What you have to do
Copy each line of the listing below exactly.
========================
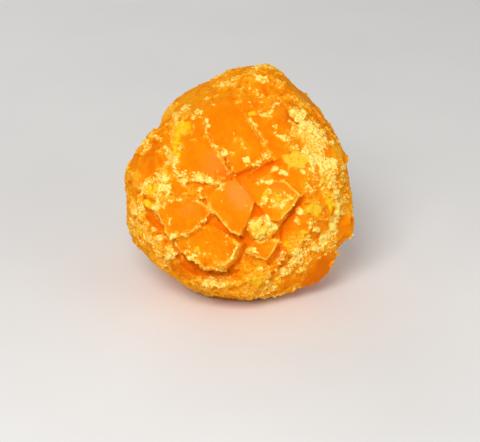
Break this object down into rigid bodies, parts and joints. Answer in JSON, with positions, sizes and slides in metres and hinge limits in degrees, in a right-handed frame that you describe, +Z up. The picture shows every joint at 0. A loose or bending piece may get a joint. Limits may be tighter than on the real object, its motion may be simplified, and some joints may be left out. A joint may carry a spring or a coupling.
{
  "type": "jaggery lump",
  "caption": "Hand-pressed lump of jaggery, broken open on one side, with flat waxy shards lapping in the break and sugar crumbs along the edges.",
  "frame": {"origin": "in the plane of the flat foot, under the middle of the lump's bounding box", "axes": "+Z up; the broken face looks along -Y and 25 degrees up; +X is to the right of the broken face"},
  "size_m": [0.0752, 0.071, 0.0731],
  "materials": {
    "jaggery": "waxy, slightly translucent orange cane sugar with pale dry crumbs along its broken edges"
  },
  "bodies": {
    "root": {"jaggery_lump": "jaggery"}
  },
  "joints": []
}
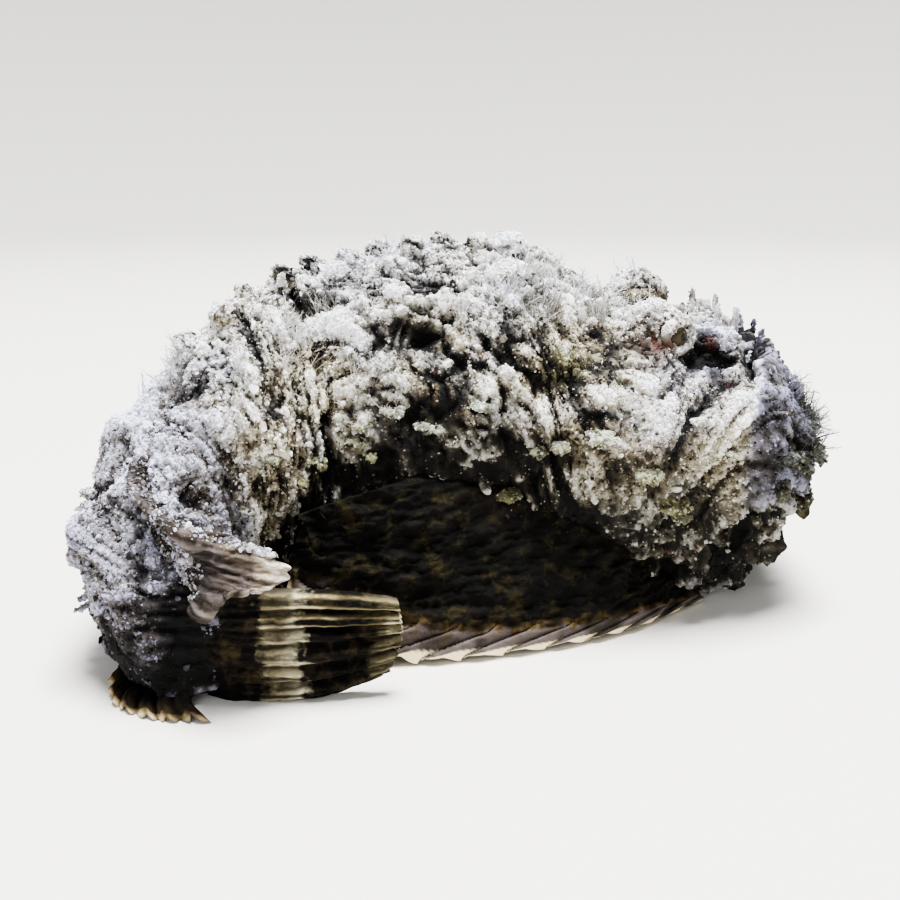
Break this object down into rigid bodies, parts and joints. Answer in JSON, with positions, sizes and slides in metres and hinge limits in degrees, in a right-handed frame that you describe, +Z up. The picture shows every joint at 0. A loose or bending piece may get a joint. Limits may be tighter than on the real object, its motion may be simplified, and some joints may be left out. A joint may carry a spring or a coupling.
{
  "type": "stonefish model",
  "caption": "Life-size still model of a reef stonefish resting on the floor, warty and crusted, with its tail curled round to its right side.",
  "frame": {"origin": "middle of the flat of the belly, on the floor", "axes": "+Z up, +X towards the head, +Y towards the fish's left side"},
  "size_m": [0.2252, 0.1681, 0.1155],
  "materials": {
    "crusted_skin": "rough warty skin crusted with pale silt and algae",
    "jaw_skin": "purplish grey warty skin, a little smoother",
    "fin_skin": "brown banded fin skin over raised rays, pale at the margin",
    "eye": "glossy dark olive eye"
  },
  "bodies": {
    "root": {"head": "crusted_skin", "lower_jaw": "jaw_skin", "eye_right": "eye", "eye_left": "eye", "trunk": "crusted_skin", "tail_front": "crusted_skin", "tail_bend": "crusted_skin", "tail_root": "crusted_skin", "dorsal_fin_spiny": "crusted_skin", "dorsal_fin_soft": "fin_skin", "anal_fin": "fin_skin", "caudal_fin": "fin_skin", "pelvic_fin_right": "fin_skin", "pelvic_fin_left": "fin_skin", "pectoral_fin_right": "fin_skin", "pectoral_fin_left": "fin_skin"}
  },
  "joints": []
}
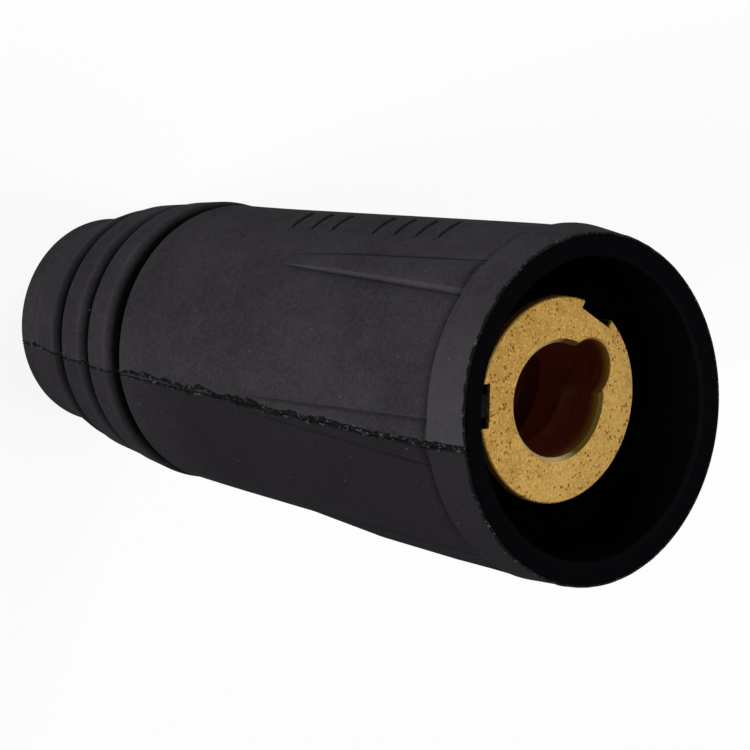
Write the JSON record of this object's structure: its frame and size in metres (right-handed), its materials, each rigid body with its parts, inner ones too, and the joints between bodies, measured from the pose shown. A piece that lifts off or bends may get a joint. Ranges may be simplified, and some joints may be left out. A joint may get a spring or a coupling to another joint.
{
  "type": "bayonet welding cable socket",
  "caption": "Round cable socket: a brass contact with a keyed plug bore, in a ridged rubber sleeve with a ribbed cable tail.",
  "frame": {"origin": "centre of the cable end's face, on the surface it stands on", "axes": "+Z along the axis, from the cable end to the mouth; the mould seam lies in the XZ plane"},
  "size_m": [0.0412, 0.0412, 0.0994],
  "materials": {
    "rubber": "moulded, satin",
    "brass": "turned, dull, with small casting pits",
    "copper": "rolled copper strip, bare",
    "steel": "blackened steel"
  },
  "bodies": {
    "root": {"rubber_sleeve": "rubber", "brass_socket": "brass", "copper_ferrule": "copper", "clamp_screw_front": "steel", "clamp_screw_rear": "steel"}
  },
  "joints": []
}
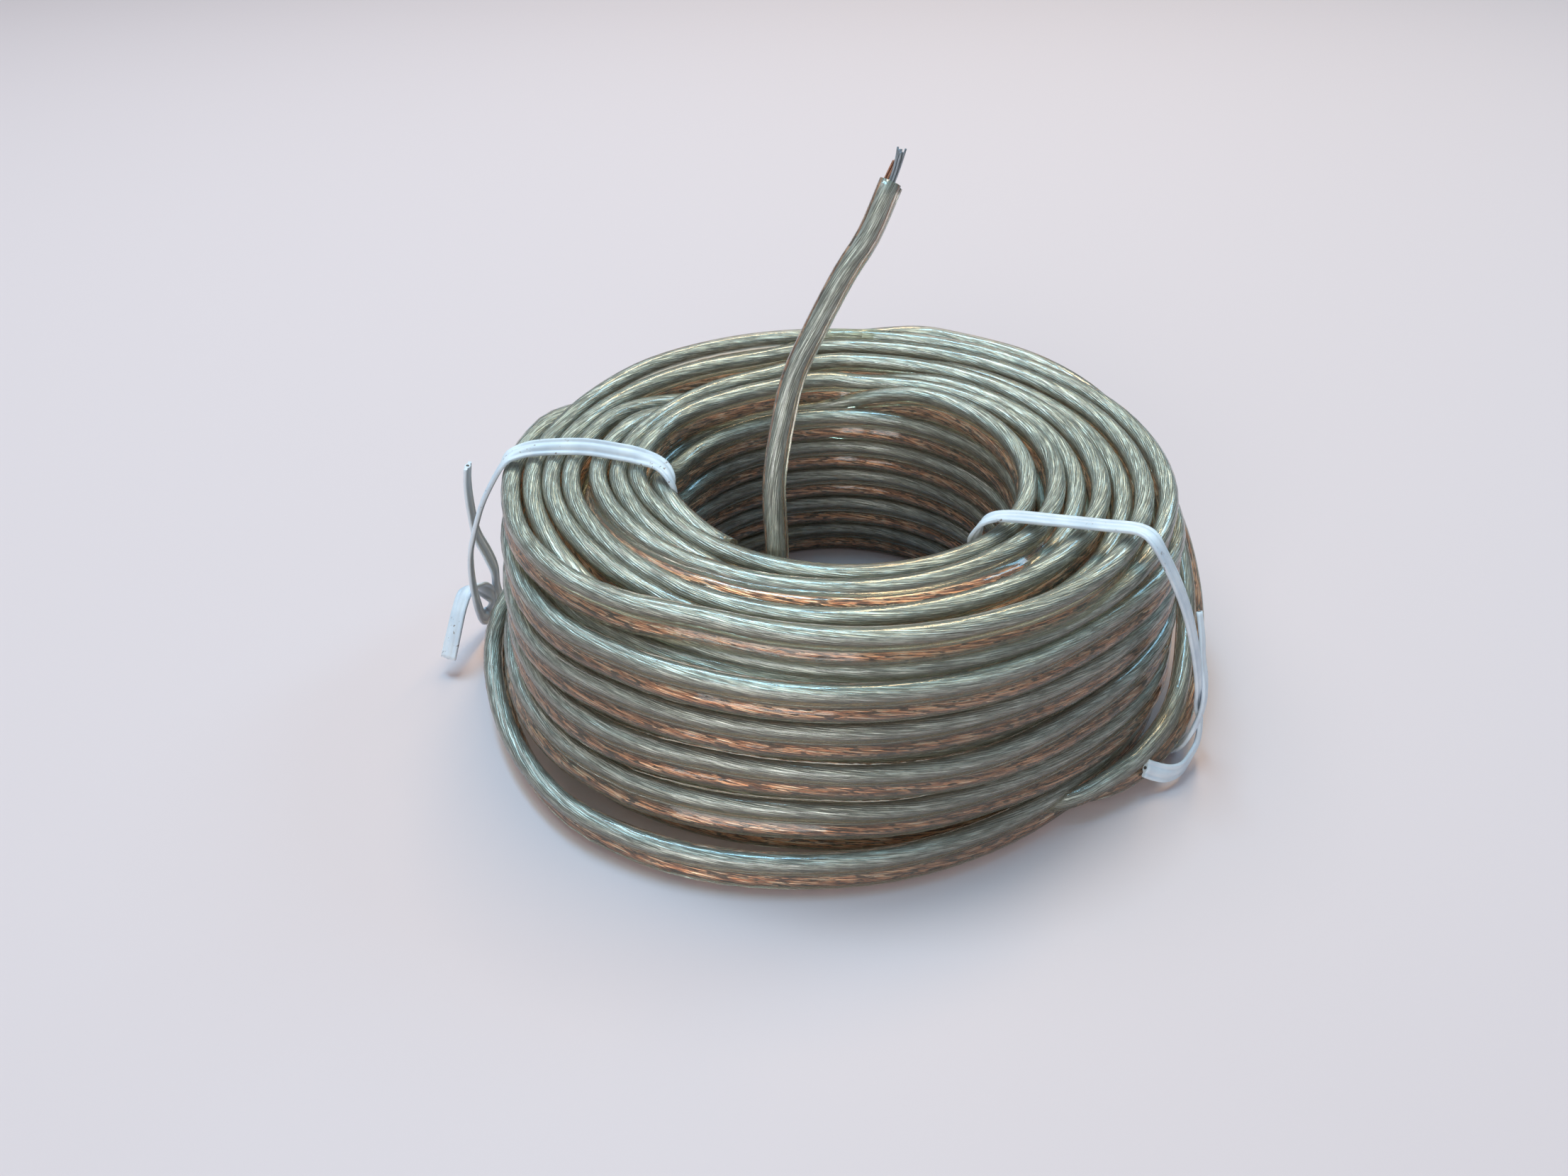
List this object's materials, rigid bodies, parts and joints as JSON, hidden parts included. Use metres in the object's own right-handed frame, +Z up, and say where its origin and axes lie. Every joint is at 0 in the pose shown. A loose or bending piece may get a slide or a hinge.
========================
Answer to this task
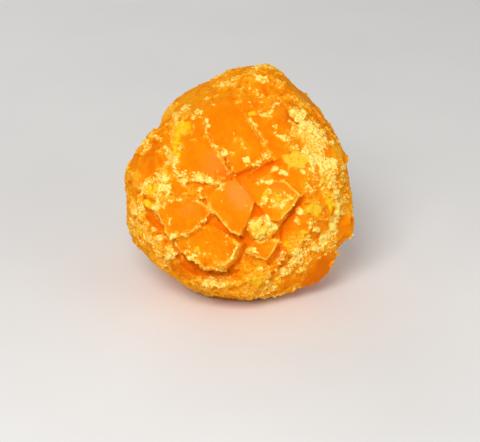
Break this object down into rigid bodies, parts and joints. Answer in JSON, with positions, sizes and slides in metres and hinge limits in degrees, in a right-handed frame that you describe, +Z up. The picture shows every joint at 0. A loose or bending piece may get a joint. Limits may be tighter than on the real object, its motion may be simplified, and some joints may be left out. A joint may carry a spring or a coupling.
{
  "type": "jaggery lump",
  "caption": "Hand-pressed lump of jaggery, broken open on one side, with flat waxy shards lapping in the break and sugar crumbs along the edges.",
  "frame": {"origin": "in the plane of the flat foot, under the middle of the lump's bounding box", "axes": "+Z up; the broken face looks along -Y and 25 degrees up; +X is to the right of the broken face"},
  "size_m": [0.0752, 0.071, 0.0731],
  "materials": {
    "jaggery": "waxy, slightly translucent orange cane sugar with pale dry crumbs along its broken edges"
  },
  "bodies": {
    "root": {"jaggery_lump": "jaggery"}
  },
  "joints": []
}
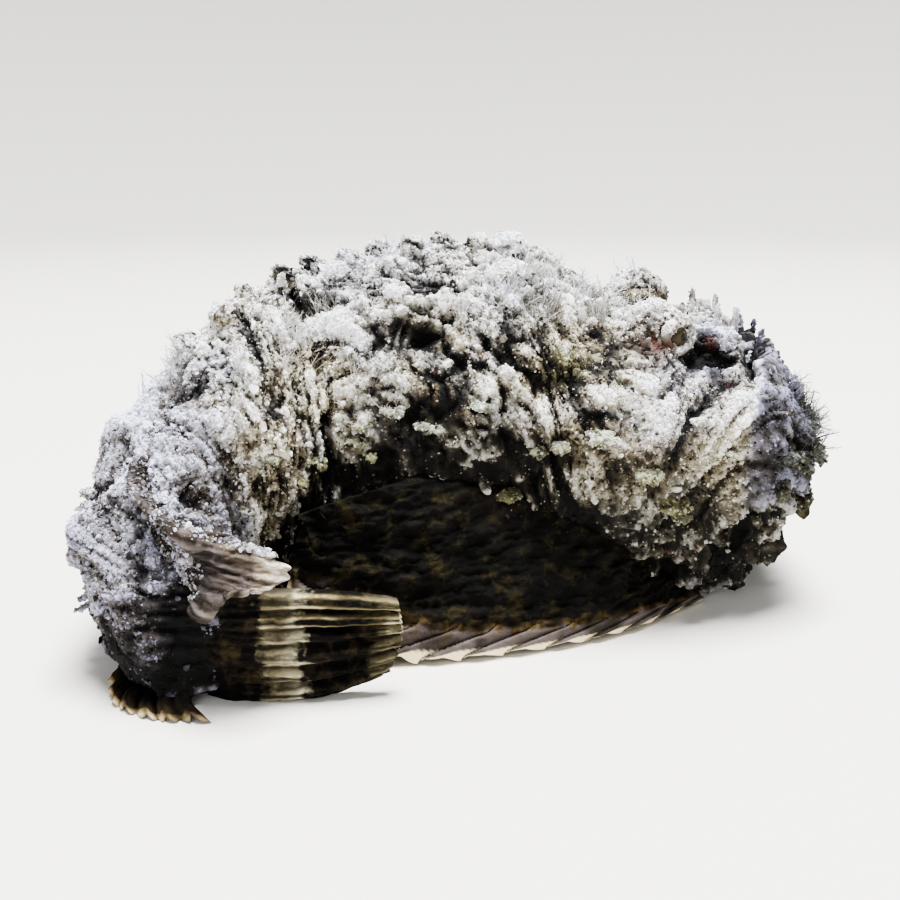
Break this object down into rigid bodies, parts and joints. Answer in JSON, with positions, sizes and slides in metres and hinge limits in degrees, in a right-handed frame that you describe, +Z up. The picture shows every joint at 0. A loose or bending piece may get a joint. Limits may be tighter than on the real object, its motion may be simplified, and some joints may be left out. A joint may carry a spring or a coupling.
{
  "type": "stonefish model",
  "caption": "Life-size still model of a reef stonefish resting on the floor, warty and crusted, with its tail curled round to its right side.",
  "frame": {"origin": "middle of the flat of the belly, on the floor", "axes": "+Z up, +X towards the head, +Y towards the fish's left side"},
  "size_m": [0.2252, 0.1681, 0.1155],
  "materials": {
    "crusted_skin": "rough warty skin crusted with pale silt and algae",
    "jaw_skin": "purplish grey warty skin, a little smoother",
    "fin_skin": "brown banded fin skin over raised rays, pale at the margin",
    "eye": "glossy dark olive eye"
  },
  "bodies": {
    "root": {"head": "crusted_skin", "lower_jaw": "jaw_skin", "eye_right": "eye", "eye_left": "eye", "trunk": "crusted_skin", "tail_front": "crusted_skin", "tail_bend": "crusted_skin", "tail_root": "crusted_skin", "dorsal_fin_spiny": "crusted_skin", "dorsal_fin_soft": "fin_skin", "anal_fin": "fin_skin", "caudal_fin": "fin_skin", "pelvic_fin_right": "fin_skin", "pelvic_fin_left": "fin_skin", "pectoral_fin_right": "fin_skin", "pectoral_fin_left": "fin_skin"}
  },
  "joints": []
}
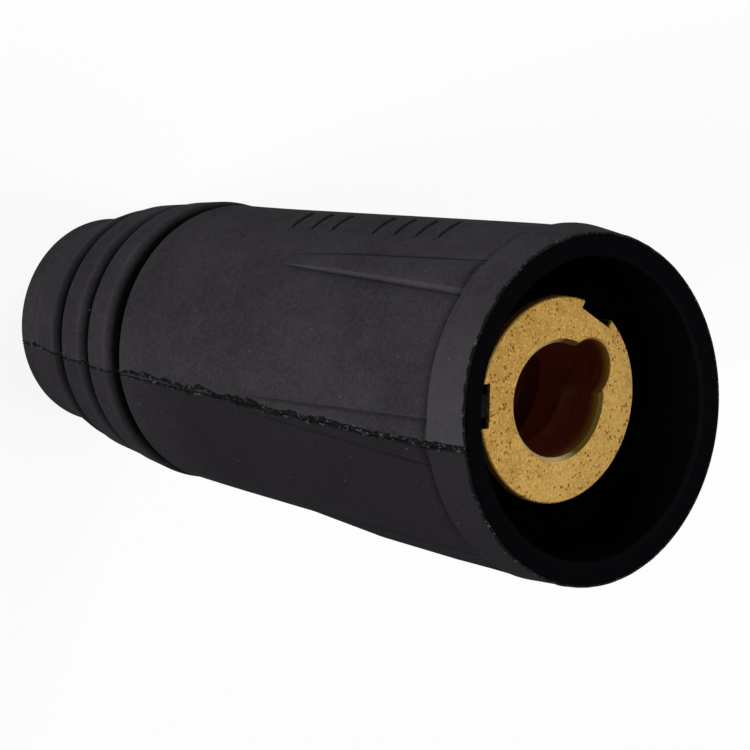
Write the JSON record of this object's structure: its frame and size in metres (right-handed), its materials, each rigid body with its parts, inner ones too, and the joints between bodies, measured from the pose shown. A piece that lifts off or bends may get a joint. Ranges may be simplified, and some joints may be left out. A joint may get a spring or a coupling to another joint.
{
  "type": "bayonet welding cable socket",
  "caption": "Round cable socket: a brass contact with a keyed plug bore, in a ridged rubber sleeve with a ribbed cable tail.",
  "frame": {"origin": "centre of the cable end's face, on the surface it stands on", "axes": "+Z along the axis, from the cable end to the mouth; the mould seam lies in the XZ plane"},
  "size_m": [0.0412, 0.0412, 0.0994],
  "materials": {
    "rubber": "moulded, satin",
    "brass": "turned, dull, with small casting pits",
    "copper": "rolled copper strip, bare",
    "steel": "blackened steel"
  },
  "bodies": {
    "root": {"rubber_sleeve": "rubber", "brass_socket": "brass", "copper_ferrule": "copper", "clamp_screw_front": "steel", "clamp_screw_rear": "steel"}
  },
  "joints": []
}
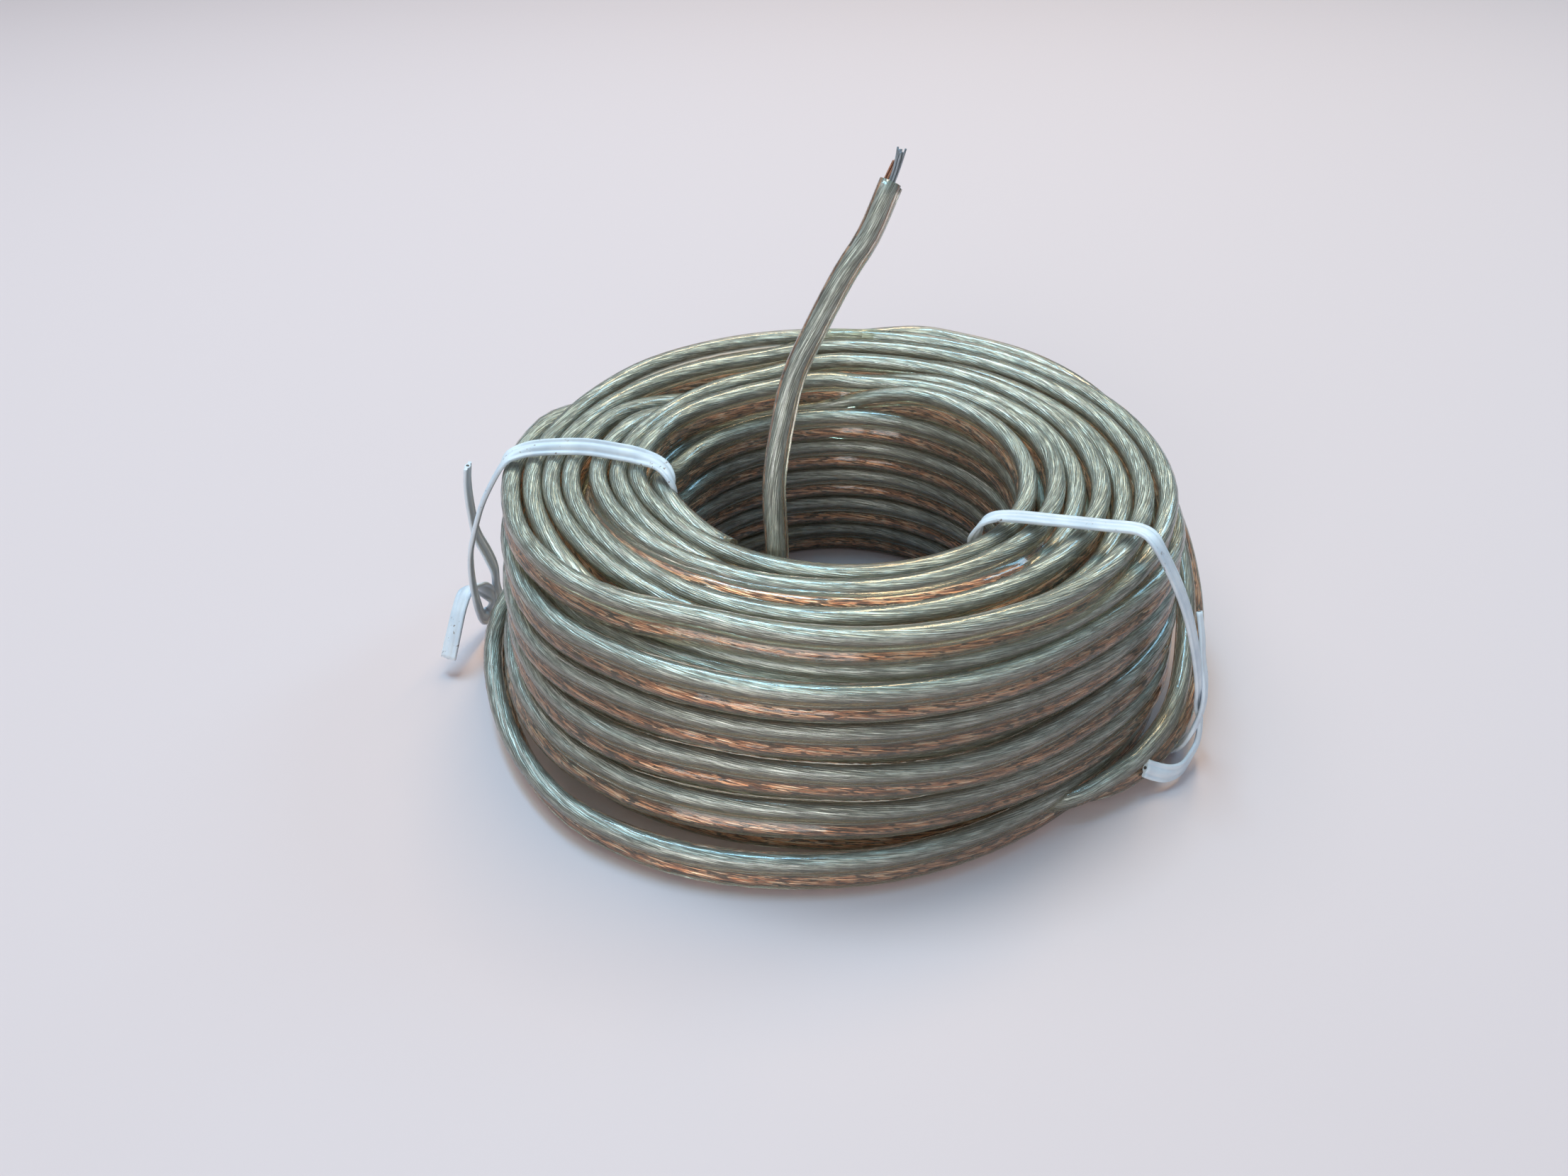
List this object's materials, rigid bodies, parts and joints as JSON, hidden parts included. Use metres in the object's own right-handed frame, +Z up, and say where its origin and axes lie. Every joint is at 0 in the pose shown. A loose or bending piece may get a slide or a hinge.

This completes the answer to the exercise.